§ YOUR GOAL
Repeat, exactly and completely, the entries shown underneath.

- - - -

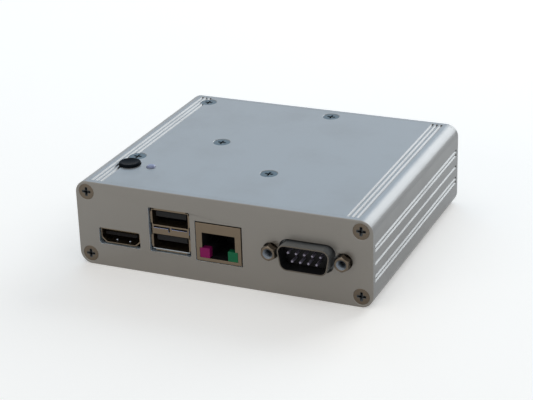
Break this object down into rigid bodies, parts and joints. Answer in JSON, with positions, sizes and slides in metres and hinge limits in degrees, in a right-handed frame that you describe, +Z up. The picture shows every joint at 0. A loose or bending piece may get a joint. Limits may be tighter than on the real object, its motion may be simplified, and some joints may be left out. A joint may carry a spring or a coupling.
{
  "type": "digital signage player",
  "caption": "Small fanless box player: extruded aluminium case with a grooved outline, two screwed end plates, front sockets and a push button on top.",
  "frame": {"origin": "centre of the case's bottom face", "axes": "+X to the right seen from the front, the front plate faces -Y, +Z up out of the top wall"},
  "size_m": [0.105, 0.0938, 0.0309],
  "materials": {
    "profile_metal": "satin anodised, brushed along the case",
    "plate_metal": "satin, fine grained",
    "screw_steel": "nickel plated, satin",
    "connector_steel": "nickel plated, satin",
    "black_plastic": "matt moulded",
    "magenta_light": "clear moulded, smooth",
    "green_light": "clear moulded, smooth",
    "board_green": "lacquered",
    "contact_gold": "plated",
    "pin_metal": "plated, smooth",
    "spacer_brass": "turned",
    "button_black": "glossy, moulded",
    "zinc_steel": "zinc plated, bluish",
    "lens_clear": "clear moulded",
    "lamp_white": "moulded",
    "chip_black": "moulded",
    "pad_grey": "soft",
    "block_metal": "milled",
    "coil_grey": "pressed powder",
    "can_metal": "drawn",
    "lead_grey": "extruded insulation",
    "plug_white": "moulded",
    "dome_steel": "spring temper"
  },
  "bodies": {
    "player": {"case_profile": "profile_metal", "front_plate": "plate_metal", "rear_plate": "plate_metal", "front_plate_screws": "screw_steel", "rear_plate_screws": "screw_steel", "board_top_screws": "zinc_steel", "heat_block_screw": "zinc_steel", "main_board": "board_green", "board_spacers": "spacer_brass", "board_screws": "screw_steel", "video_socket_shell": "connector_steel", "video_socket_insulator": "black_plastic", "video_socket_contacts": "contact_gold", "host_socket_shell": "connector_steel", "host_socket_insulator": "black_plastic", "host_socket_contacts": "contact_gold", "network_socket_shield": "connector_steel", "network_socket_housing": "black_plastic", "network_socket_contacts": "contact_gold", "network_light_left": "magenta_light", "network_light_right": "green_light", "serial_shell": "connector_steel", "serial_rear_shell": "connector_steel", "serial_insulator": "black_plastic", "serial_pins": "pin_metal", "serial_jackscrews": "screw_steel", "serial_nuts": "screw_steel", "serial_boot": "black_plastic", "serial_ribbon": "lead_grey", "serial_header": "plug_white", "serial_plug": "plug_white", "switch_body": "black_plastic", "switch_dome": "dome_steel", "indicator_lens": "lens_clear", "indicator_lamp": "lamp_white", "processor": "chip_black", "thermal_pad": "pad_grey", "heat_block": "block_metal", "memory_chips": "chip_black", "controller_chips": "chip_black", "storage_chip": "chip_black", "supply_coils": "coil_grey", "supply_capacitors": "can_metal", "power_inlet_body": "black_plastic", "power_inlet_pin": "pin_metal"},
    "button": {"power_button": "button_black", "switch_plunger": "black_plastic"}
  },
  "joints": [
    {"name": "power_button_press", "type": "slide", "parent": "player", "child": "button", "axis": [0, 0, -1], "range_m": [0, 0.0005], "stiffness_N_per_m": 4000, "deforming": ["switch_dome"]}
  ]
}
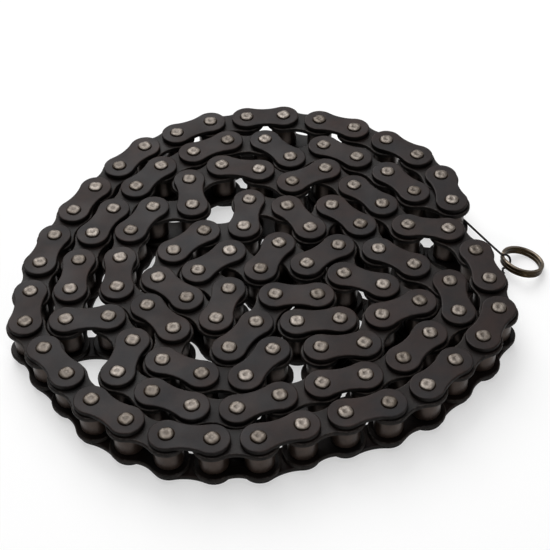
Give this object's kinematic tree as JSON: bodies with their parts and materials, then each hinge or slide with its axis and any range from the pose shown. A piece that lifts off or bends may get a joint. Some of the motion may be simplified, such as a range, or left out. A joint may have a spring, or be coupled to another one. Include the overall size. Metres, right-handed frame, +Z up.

- - - -

§ PROBLEM SOLUTION
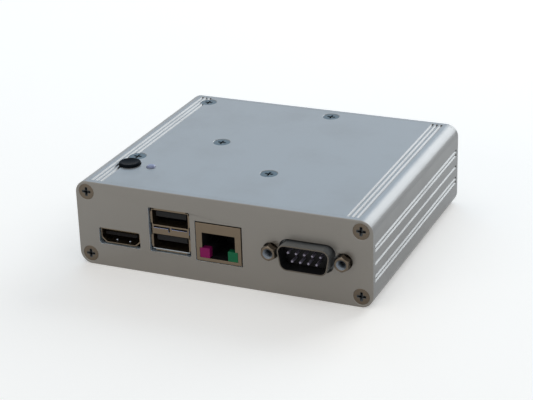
Break this object down into rigid bodies, parts and joints. Answer in JSON, with positions, sizes and slides in metres and hinge limits in degrees, in a right-handed frame that you describe, +Z up. The picture shows every joint at 0. A loose or bending piece may get a joint. Limits may be tighter than on the real object, its motion may be simplified, and some joints may be left out. A joint may carry a spring or a coupling.
{
  "type": "digital signage player",
  "caption": "Small fanless box player: extruded aluminium case with a grooved outline, two screwed end plates, front sockets and a push button on top.",
  "frame": {"origin": "centre of the case's bottom face", "axes": "+X to the right seen from the front, the front plate faces -Y, +Z up out of the top wall"},
  "size_m": [0.105, 0.0938, 0.0309],
  "materials": {
    "profile_metal": "satin anodised, brushed along the case",
    "plate_metal": "satin, fine grained",
    "screw_steel": "nickel plated, satin",
    "connector_steel": "nickel plated, satin",
    "black_plastic": "matt moulded",
    "magenta_light": "clear moulded, smooth",
    "green_light": "clear moulded, smooth",
    "board_green": "lacquered",
    "contact_gold": "plated",
    "pin_metal": "plated, smooth",
    "spacer_brass": "turned",
    "button_black": "glossy, moulded",
    "zinc_steel": "zinc plated, bluish",
    "lens_clear": "clear moulded",
    "lamp_white": "moulded",
    "chip_black": "moulded",
    "pad_grey": "soft",
    "block_metal": "milled",
    "coil_grey": "pressed powder",
    "can_metal": "drawn",
    "lead_grey": "extruded insulation",
    "plug_white": "moulded",
    "dome_steel": "spring temper"
  },
  "bodies": {
    "player": {"case_profile": "profile_metal", "front_plate": "plate_metal", "rear_plate": "plate_metal", "front_plate_screws": "screw_steel", "rear_plate_screws": "screw_steel", "board_top_screws": "zinc_steel", "heat_block_screw": "zinc_steel", "main_board": "board_green", "board_spacers": "spacer_brass", "board_screws": "screw_steel", "video_socket_shell": "connector_steel", "video_socket_insulator": "black_plastic", "video_socket_contacts": "contact_gold", "host_socket_shell": "connector_steel", "host_socket_insulator": "black_plastic", "host_socket_contacts": "contact_gold", "network_socket_shield": "connector_steel", "network_socket_housing": "black_plastic", "network_socket_contacts": "contact_gold", "network_light_left": "magenta_light", "network_light_right": "green_light", "serial_shell": "connector_steel", "serial_rear_shell": "connector_steel", "serial_insulator": "black_plastic", "serial_pins": "pin_metal", "serial_jackscrews": "screw_steel", "serial_nuts": "screw_steel", "serial_boot": "black_plastic", "serial_ribbon": "lead_grey", "serial_header": "plug_white", "serial_plug": "plug_white", "switch_body": "black_plastic", "switch_dome": "dome_steel", "indicator_lens": "lens_clear", "indicator_lamp": "lamp_white", "processor": "chip_black", "thermal_pad": "pad_grey", "heat_block": "block_metal", "memory_chips": "chip_black", "controller_chips": "chip_black", "storage_chip": "chip_black", "supply_coils": "coil_grey", "supply_capacitors": "can_metal", "power_inlet_body": "black_plastic", "power_inlet_pin": "pin_metal"},
    "button": {"power_button": "button_black", "switch_plunger": "black_plastic"}
  },
  "joints": [
    {"name": "power_button_press", "type": "slide", "parent": "player", "child": "button", "axis": [0, 0, -1], "range_m": [0, 0.0005], "stiffness_N_per_m": 4000, "deforming": ["switch_dome"]}
  ]
}
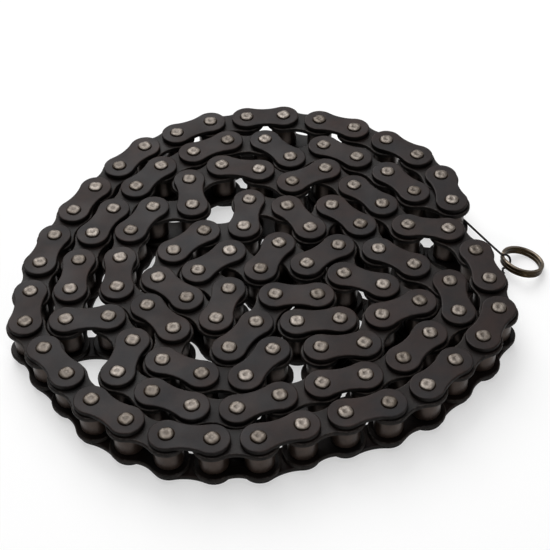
Give this object's kinematic tree as JSON: bodies with their parts and materials, then each hinge or slide with its axis and any range from the pose shown. A piece that lifts off or bends may get a joint. Some of the motion may be simplified, such as a range, or left out. A joint may have a spring, or be coupled to another one. Include the overall size. Metres, right-handed frame, +Z up.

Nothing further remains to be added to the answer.